TASK STATEMENT: Copy out all of the material exactly.

SOURCE EXCERPT:

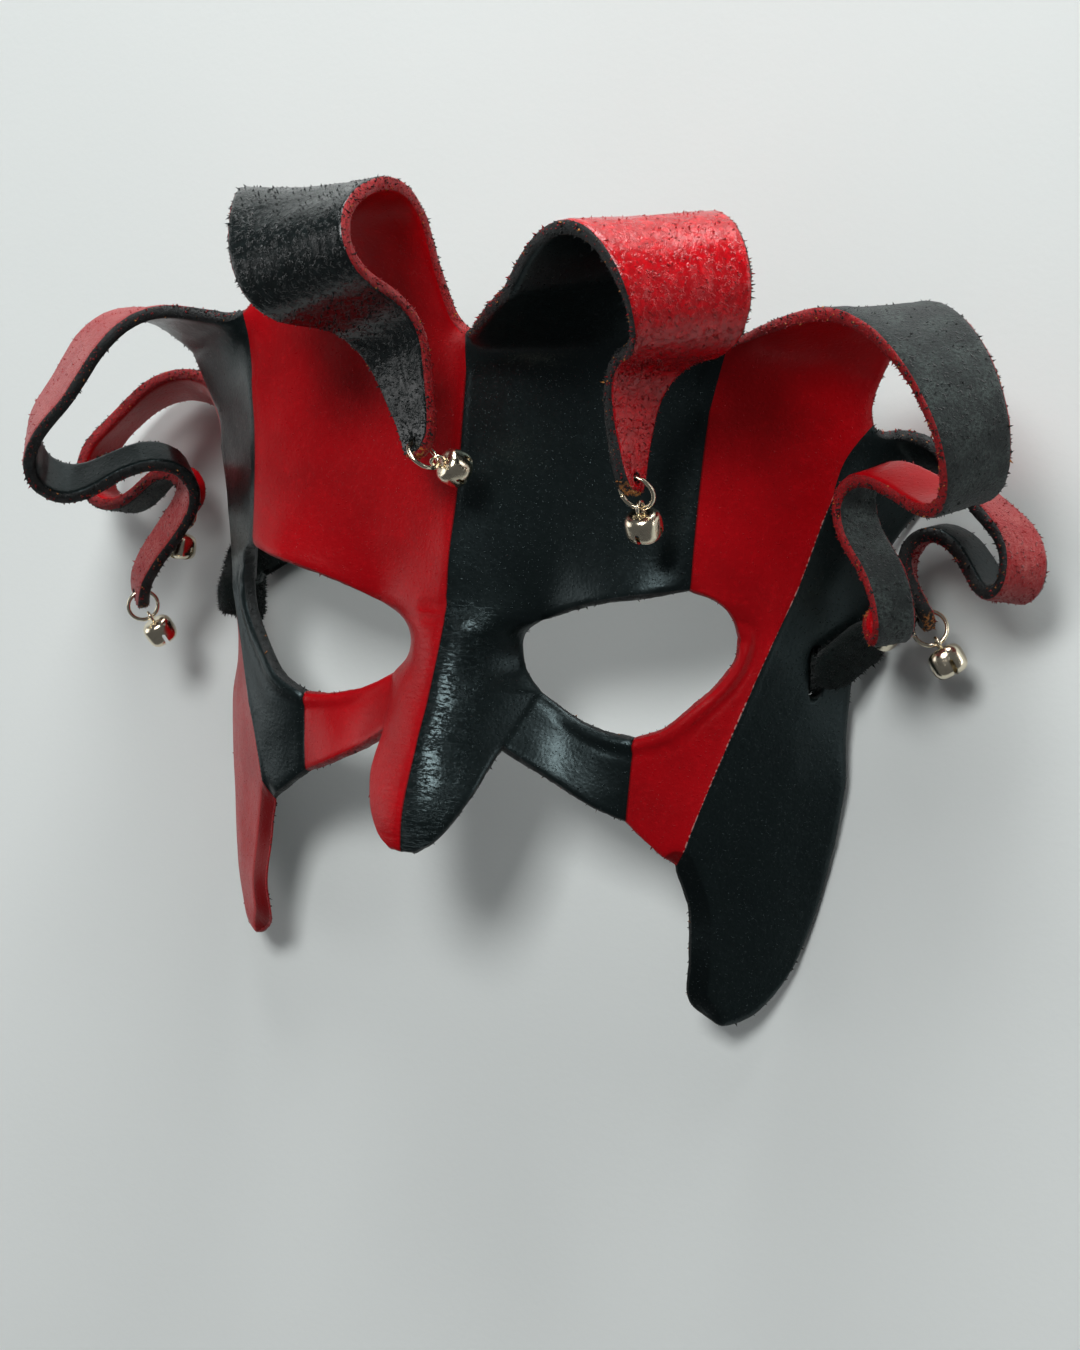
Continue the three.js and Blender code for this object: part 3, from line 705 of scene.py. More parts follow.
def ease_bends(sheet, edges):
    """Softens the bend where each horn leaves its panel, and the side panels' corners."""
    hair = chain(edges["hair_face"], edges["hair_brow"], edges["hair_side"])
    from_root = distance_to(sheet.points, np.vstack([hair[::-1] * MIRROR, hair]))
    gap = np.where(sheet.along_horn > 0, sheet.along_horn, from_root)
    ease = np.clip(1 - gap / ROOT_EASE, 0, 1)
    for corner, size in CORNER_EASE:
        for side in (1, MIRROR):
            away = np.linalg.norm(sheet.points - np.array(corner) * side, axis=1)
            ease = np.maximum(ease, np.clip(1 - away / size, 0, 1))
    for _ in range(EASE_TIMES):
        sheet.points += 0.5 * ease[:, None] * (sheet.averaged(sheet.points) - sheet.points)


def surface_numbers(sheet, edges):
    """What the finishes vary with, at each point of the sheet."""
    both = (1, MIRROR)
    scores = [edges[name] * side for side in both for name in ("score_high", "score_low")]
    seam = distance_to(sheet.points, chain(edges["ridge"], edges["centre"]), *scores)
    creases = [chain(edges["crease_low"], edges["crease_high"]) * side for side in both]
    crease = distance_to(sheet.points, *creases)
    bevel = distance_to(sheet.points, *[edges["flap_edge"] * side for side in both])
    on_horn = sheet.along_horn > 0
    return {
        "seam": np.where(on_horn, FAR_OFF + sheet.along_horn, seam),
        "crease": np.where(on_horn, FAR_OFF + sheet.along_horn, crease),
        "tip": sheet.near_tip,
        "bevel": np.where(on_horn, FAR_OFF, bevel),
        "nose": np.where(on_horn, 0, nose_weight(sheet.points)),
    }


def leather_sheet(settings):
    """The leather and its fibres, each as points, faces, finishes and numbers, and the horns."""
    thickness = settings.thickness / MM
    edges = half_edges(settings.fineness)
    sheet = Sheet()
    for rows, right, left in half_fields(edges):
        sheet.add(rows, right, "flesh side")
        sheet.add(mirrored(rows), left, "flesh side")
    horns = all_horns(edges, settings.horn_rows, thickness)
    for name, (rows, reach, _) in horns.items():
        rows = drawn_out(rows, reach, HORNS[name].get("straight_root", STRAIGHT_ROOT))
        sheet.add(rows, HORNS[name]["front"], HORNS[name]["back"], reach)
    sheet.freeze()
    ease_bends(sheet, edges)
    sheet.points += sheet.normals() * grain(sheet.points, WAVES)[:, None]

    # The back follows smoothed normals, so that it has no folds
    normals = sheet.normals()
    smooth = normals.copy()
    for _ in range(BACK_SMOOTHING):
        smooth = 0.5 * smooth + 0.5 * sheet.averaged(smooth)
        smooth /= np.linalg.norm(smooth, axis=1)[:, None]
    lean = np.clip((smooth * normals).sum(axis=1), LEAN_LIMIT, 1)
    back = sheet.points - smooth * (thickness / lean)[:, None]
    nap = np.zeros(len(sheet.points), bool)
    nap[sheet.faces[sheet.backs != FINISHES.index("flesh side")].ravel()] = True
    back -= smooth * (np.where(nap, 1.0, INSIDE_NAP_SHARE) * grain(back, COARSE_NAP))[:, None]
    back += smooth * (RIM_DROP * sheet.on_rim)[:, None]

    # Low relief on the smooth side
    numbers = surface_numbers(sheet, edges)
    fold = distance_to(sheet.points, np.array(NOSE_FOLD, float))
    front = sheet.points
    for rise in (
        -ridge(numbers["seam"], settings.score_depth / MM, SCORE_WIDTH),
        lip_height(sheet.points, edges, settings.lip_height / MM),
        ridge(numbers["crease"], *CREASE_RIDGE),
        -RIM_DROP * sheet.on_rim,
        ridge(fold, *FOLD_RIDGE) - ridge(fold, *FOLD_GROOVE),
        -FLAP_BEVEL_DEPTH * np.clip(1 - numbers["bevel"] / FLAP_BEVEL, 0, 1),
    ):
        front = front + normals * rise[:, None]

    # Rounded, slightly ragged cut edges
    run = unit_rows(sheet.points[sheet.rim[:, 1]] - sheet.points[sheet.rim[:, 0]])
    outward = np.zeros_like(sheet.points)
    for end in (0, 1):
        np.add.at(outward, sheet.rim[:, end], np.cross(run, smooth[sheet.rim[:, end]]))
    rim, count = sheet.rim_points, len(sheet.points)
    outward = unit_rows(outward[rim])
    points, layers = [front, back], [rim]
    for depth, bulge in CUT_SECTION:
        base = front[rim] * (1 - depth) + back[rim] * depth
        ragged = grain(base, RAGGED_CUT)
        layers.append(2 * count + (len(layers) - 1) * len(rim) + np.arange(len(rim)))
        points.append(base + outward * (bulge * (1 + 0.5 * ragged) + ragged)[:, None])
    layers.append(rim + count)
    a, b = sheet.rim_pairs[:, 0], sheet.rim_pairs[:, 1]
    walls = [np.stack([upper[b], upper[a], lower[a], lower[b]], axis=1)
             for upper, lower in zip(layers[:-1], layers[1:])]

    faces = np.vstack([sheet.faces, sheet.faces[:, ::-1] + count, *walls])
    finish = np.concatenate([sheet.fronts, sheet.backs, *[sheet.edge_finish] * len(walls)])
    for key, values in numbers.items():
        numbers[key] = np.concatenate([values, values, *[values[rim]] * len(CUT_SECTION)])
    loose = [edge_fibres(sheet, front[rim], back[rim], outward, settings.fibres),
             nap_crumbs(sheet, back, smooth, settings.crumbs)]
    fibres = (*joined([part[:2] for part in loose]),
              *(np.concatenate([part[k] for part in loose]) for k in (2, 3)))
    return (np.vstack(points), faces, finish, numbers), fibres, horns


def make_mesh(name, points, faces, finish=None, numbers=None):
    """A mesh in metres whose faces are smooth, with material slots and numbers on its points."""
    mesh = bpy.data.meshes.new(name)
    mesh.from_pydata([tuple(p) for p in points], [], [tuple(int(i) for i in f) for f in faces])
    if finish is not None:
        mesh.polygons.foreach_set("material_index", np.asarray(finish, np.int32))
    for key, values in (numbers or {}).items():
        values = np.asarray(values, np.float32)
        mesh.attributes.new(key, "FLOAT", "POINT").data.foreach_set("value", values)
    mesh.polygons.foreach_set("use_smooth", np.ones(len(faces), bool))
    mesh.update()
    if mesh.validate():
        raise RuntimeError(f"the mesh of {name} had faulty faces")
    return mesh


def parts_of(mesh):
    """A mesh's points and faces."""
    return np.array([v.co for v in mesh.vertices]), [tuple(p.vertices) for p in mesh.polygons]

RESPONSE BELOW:
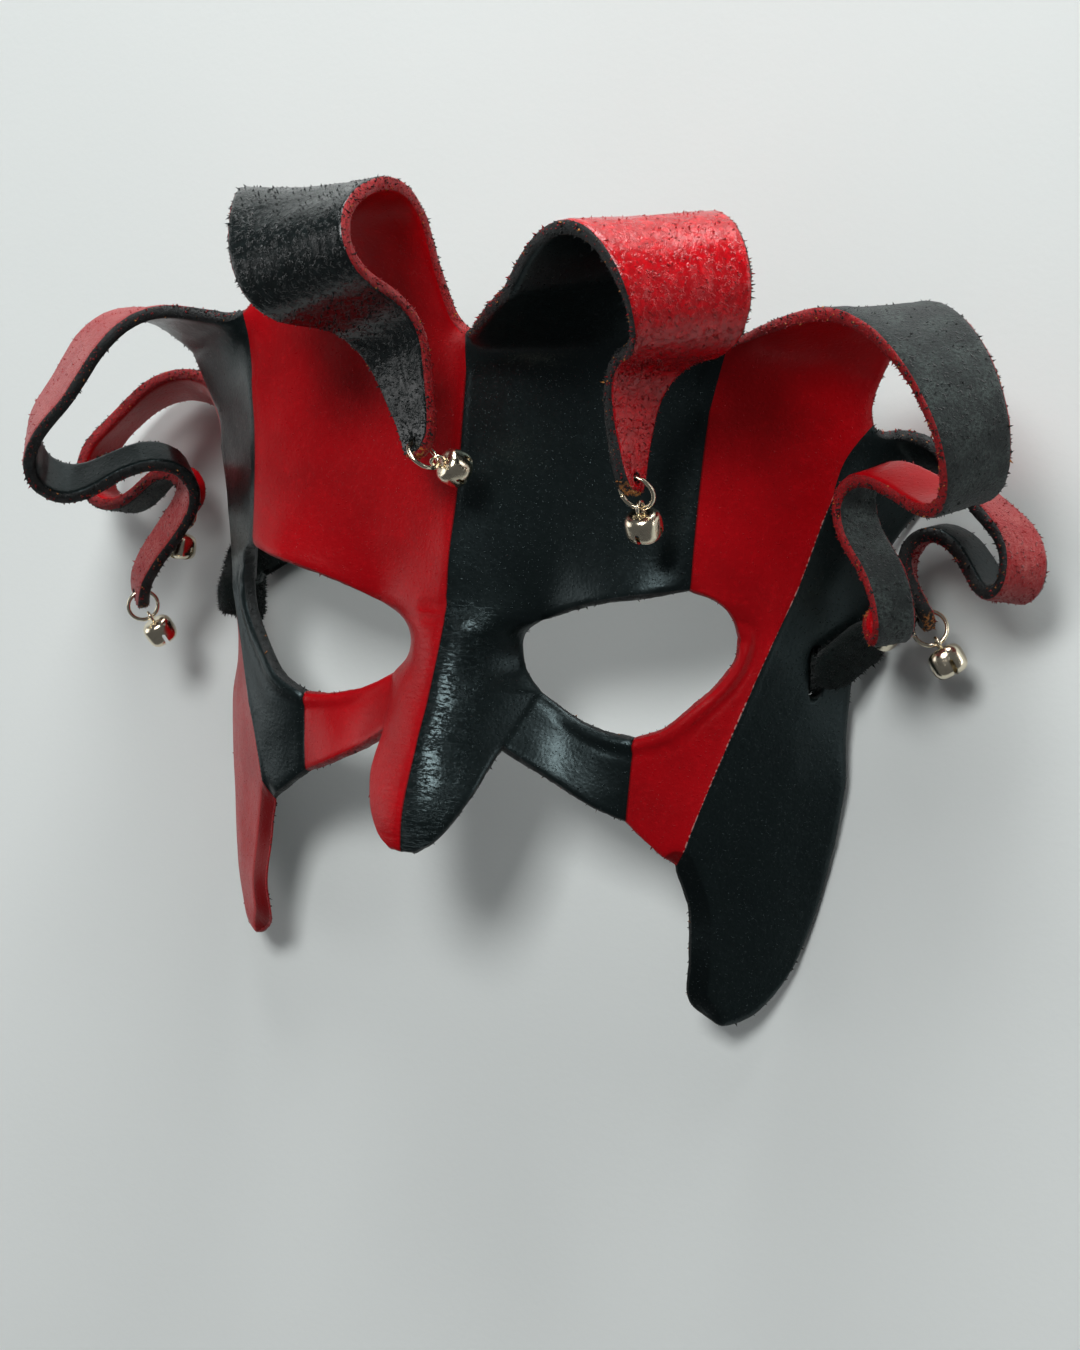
Continue the three.js and Blender code for this object: part 3, from line 705 of scene.py. More parts follow.
def ease_bends(sheet, edges):
    """Softens the bend where each horn leaves its panel, and the side panels' corners."""
    hair = chain(edges["hair_face"], edges["hair_brow"], edges["hair_side"])
    from_root = distance_to(sheet.points, np.vstack([hair[::-1] * MIRROR, hair]))
    gap = np.where(sheet.along_horn > 0, sheet.along_horn, from_root)
    ease = np.clip(1 - gap / ROOT_EASE, 0, 1)
    for corner, size in CORNER_EASE:
        for side in (1, MIRROR):
            away = np.linalg.norm(sheet.points - np.array(corner) * side, axis=1)
            ease = np.maximum(ease, np.clip(1 - away / size, 0, 1))
    for _ in range(EASE_TIMES):
        sheet.points += 0.5 * ease[:, None] * (sheet.averaged(sheet.points) - sheet.points)


def surface_numbers(sheet, edges):
    """What the finishes vary with, at each point of the sheet."""
    both = (1, MIRROR)
    scores = [edges[name] * side for side in both for name in ("score_high", "score_low")]
    seam = distance_to(sheet.points, chain(edges["ridge"], edges["centre"]), *scores)
    creases = [chain(edges["crease_low"], edges["crease_high"]) * side for side in both]
    crease = distance_to(sheet.points, *creases)
    bevel = distance_to(sheet.points, *[edges["flap_edge"] * side for side in both])
    on_horn = sheet.along_horn > 0
    return {
        "seam": np.where(on_horn, FAR_OFF + sheet.along_horn, seam),
        "crease": np.where(on_horn, FAR_OFF + sheet.along_horn, crease),
        "tip": sheet.near_tip,
        "bevel": np.where(on_horn, FAR_OFF, bevel),
        "nose": np.where(on_horn, 0, nose_weight(sheet.points)),
    }


def leather_sheet(settings):
    """The leather and its fibres, each as points, faces, finishes and numbers, and the horns."""
    thickness = settings.thickness / MM
    edges = half_edges(settings.fineness)
    sheet = Sheet()
    for rows, right, left in half_fields(edges):
        sheet.add(rows, right, "flesh side")
        sheet.add(mirrored(rows), left, "flesh side")
    horns = all_horns(edges, settings.horn_rows, thickness)
    for name, (rows, reach, _) in horns.items():
        rows = drawn_out(rows, reach, HORNS[name].get("straight_root", STRAIGHT_ROOT))
        sheet.add(rows, HORNS[name]["front"], HORNS[name]["back"], reach)
    sheet.freeze()
    ease_bends(sheet, edges)
    sheet.points += sheet.normals() * grain(sheet.points, WAVES)[:, None]

    # The back follows smoothed normals, so that it has no folds
    normals = sheet.normals()
    smooth = normals.copy()
    for _ in range(BACK_SMOOTHING):
        smooth = 0.5 * smooth + 0.5 * sheet.averaged(smooth)
        smooth /= np.linalg.norm(smooth, axis=1)[:, None]
    lean = np.clip((smooth * normals).sum(axis=1), LEAN_LIMIT, 1)
    back = sheet.points - smooth * (thickness / lean)[:, None]
    nap = np.zeros(len(sheet.points), bool)
    nap[sheet.faces[sheet.backs != FINISHES.index("flesh side")].ravel()] = True
    back -= smooth * (np.where(nap, 1.0, INSIDE_NAP_SHARE) * grain(back, COARSE_NAP))[:, None]
    back += smooth * (RIM_DROP * sheet.on_rim)[:, None]

    # Low relief on the smooth side
    numbers = surface_numbers(sheet, edges)
    fold = distance_to(sheet.points, np.array(NOSE_FOLD, float))
    front = sheet.points
    for rise in (
        -ridge(numbers["seam"], settings.score_depth / MM, SCORE_WIDTH),
        lip_height(sheet.points, edges, settings.lip_height / MM),
        ridge(numbers["crease"], *CREASE_RIDGE),
        -RIM_DROP * sheet.on_rim,
        ridge(fold, *FOLD_RIDGE) - ridge(fold, *FOLD_GROOVE),
        -FLAP_BEVEL_DEPTH * np.clip(1 - numbers["bevel"] / FLAP_BEVEL, 0, 1),
    ):
        front = front + normals * rise[:, None]

    # Rounded, slightly ragged cut edges
    run = unit_rows(sheet.points[sheet.rim[:, 1]] - sheet.points[sheet.rim[:, 0]])
    outward = np.zeros_like(sheet.points)
    for end in (0, 1):
        np.add.at(outward, sheet.rim[:, end], np.cross(run, smooth[sheet.rim[:, end]]))
    rim, count = sheet.rim_points, len(sheet.points)
    outward = unit_rows(outward[rim])
    points, layers = [front, back], [rim]
    for depth, bulge in CUT_SECTION:
        base = front[rim] * (1 - depth) + back[rim] * depth
        ragged = grain(base, RAGGED_CUT)
        layers.append(2 * count + (len(layers) - 1) * len(rim) + np.arange(len(rim)))
        points.append(base + outward * (bulge * (1 + 0.5 * ragged) + ragged)[:, None])
    layers.append(rim + count)
    a, b = sheet.rim_pairs[:, 0], sheet.rim_pairs[:, 1]
    walls = [np.stack([upper[b], upper[a], lower[a], lower[b]], axis=1)
             for upper, lower in zip(layers[:-1], layers[1:])]

    faces = np.vstack([sheet.faces, sheet.faces[:, ::-1] + count, *walls])
    finish = np.concatenate([sheet.fronts, sheet.backs, *[sheet.edge_finish] * len(walls)])
    for key, values in numbers.items():
        numbers[key] = np.concatenate([values, values, *[values[rim]] * len(CUT_SECTION)])
    loose = [edge_fibres(sheet, front[rim], back[rim], outward, settings.fibres),
             nap_crumbs(sheet, back, smooth, settings.crumbs)]
    fibres = (*joined([part[:2] for part in loose]),
              *(np.concatenate([part[k] for part in loose]) for k in (2, 3)))
    return (np.vstack(points), faces, finish, numbers), fibres, horns


def make_mesh(name, points, faces, finish=None, numbers=None):
    """A mesh in metres whose faces are smooth, with material slots and numbers on its points."""
    mesh = bpy.data.meshes.new(name)
    mesh.from_pydata([tuple(p) for p in points], [], [tuple(int(i) for i in f) for f in faces])
    if finish is not None:
        mesh.polygons.foreach_set("material_index", np.asarray(finish, np.int32))
    for key, values in (numbers or {}).items():
        values = np.asarray(values, np.float32)
        mesh.attributes.new(key, "FLOAT", "POINT").data.foreach_set("value", values)
    mesh.polygons.foreach_set("use_smooth", np.ones(len(faces), bool))
    mesh.update()
    if mesh.validate():
        raise RuntimeError(f"the mesh of {name} had faulty faces")
    return mesh


def parts_of(mesh):
    """A mesh's points and faces."""
    return np.array([v.co for v in mesh.vertices]), [tuple(p.vertices) for p in mesh.polygons]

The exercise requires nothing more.